- SHORT EXERCISE
Write out the whole listing again, exactly as given.

[Begin]

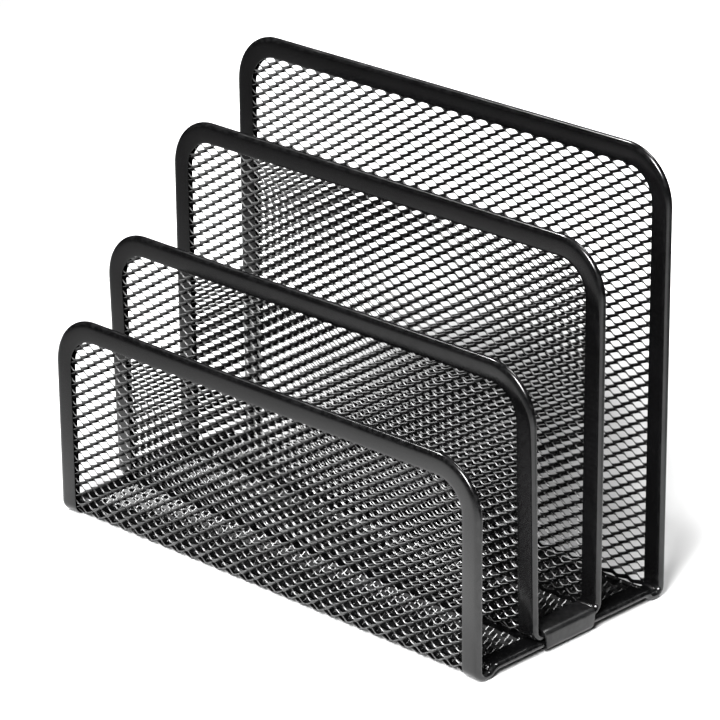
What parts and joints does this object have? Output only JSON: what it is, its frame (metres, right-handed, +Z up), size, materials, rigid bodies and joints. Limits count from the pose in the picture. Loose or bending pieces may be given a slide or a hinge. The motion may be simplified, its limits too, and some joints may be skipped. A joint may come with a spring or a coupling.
{
  "type": "desktop file sorter",
  "caption": "Black steel mesh desk sorter: upright rimmed panels rise from front to back, with open compartments between them that hold letters and files on edge.",
  "frame": {"origin": "on the desk, under the centre of the sorter's bounding box", "axes": "+X across the width, to the right as seen from the low front panel; +Y from the low front panel to the tall back panel; +Z up"},
  "size_m": [0.1796, 0.0826, 0.14],
  "materials": {
    "black_mesh": "satin black powder coat on expanded steel mesh",
    "black_rim": "semi-gloss black powder coat on folded steel",
    "black_clip": "satin black powder coat on pressed steel"
  },
  "bodies": {
    "root": {"outer_mesh": "black_mesh", "outer_rim": "black_rim", "divider_mesh": "black_mesh", "divider_rim": "black_rim", "clip_right": "black_clip", "clip_left": "black_clip"}
  },
  "joints": []
}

[End]

- FINISHED ANSWER
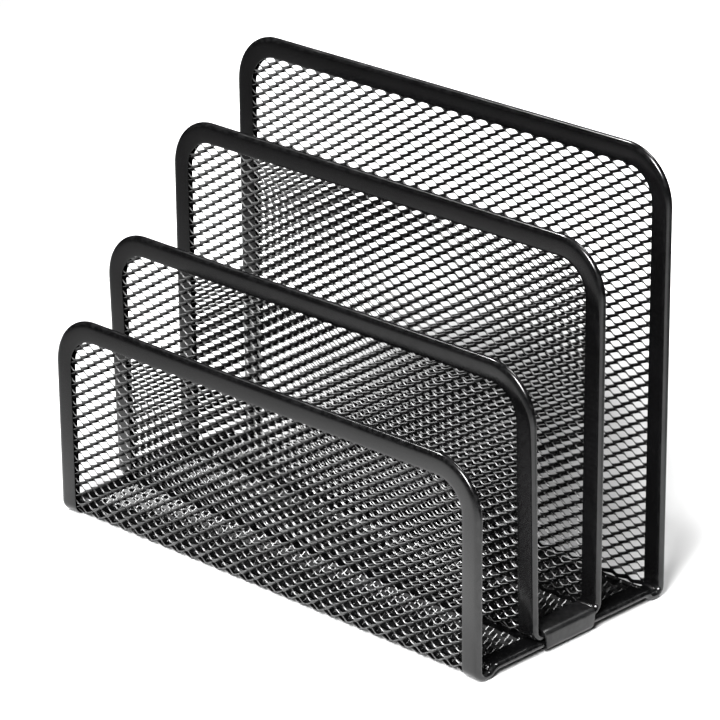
What parts and joints does this object have? Output only JSON: what it is, its frame (metres, right-handed, +Z up), size, materials, rigid bodies and joints. Limits count from the pose in the picture. Loose or bending pieces may be given a slide or a hinge. The motion may be simplified, its limits too, and some joints may be skipped. A joint may come with a spring or a coupling.
{
  "type": "desktop file sorter",
  "caption": "Black steel mesh desk sorter: upright rimmed panels rise from front to back, with open compartments between them that hold letters and files on edge.",
  "frame": {"origin": "on the desk, under the centre of the sorter's bounding box", "axes": "+X across the width, to the right as seen from the low front panel; +Y from the low front panel to the tall back panel; +Z up"},
  "size_m": [0.1796, 0.0826, 0.14],
  "materials": {
    "black_mesh": "satin black powder coat on expanded steel mesh",
    "black_rim": "semi-gloss black powder coat on folded steel",
    "black_clip": "satin black powder coat on pressed steel"
  },
  "bodies": {
    "root": {"outer_mesh": "black_mesh", "outer_rim": "black_rim", "divider_mesh": "black_mesh", "divider_rim": "black_rim", "clip_right": "black_clip", "clip_left": "black_clip"}
  },
  "joints": []
}